- Pitcher
- Born: October 2, 1908 Springfield, Ohio, U.S.
- Died: October 9, 1969 (aged 61) Harrison, Michigan, U.S.
- Batted: RightThrew: Right

MLB debut
- September 28, 1929, for the New York Giants

Last MLB appearance
- June 6, 1934, for the Brooklyn Dodgers

MLB statistics
- Win–loss record: 1–1
- Earned run average: 5.79
- Strikeouts: 5
- Stats at Baseball Reference

Teams
- New York Giants (1929–1931); Brooklyn Dodgers (1933–1934);

= Ray Lucas (baseball) =

American baseball player (1908-1969)

Ray Wesley Lucas (October 2, 1908 - October 9, 1969) was an American Major League Baseball pitcher, and a minor league baseball manager and scout.

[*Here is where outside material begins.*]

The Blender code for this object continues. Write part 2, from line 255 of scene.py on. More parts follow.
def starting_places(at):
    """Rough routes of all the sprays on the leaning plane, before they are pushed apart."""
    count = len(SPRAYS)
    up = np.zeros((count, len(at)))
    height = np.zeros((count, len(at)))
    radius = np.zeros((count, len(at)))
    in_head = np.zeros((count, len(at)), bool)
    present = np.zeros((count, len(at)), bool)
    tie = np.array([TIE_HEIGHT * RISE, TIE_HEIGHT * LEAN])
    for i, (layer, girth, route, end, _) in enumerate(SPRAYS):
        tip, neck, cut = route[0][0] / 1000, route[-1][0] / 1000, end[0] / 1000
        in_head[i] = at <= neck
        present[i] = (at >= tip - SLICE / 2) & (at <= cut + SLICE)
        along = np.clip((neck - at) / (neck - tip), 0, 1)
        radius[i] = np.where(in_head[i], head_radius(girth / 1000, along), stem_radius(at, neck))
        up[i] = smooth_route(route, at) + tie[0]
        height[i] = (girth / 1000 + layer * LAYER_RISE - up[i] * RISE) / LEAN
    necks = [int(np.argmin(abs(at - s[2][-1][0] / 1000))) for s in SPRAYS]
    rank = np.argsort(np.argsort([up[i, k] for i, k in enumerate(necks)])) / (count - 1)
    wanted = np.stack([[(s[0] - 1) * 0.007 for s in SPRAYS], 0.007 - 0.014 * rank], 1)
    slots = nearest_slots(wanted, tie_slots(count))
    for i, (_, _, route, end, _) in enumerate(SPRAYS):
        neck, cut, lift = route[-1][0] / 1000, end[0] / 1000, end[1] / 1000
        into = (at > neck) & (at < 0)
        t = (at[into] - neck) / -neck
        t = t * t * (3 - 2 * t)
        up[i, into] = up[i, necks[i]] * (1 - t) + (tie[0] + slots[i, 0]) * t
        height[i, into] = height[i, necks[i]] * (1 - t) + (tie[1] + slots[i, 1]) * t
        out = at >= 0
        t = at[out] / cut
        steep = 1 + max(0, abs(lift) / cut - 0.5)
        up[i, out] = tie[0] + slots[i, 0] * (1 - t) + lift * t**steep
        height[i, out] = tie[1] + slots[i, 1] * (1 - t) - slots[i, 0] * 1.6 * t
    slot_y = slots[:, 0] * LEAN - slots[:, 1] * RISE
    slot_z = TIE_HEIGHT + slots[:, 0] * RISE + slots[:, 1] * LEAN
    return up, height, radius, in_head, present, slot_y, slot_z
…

Lucas pitched in parts of five Major league seasons with the New York Giants and the Brooklyn Dodgers. He posted a 1–1 record in 22 games, with one save and a 5.79 ERA. At the plate, Lucas went three for nine for a .333 lifetime batting average.

Lucas had some managerial stints in the minor leagues in Tampa including part of a season with the Kinston Eagles. He pitched in the minors from 1929 to 1941. Lucas' best seasons were his last two when he went 37–22 in the West Texas–New Mexico League. His playing career ended abruptly after he lost the fingers of his left hand in a hunting accident.

After retiring as a player, Lucas worked as a scout for the Toledo Mud Hens.

He was born in Springfield, Ohio, and died in Harrison, Michigan.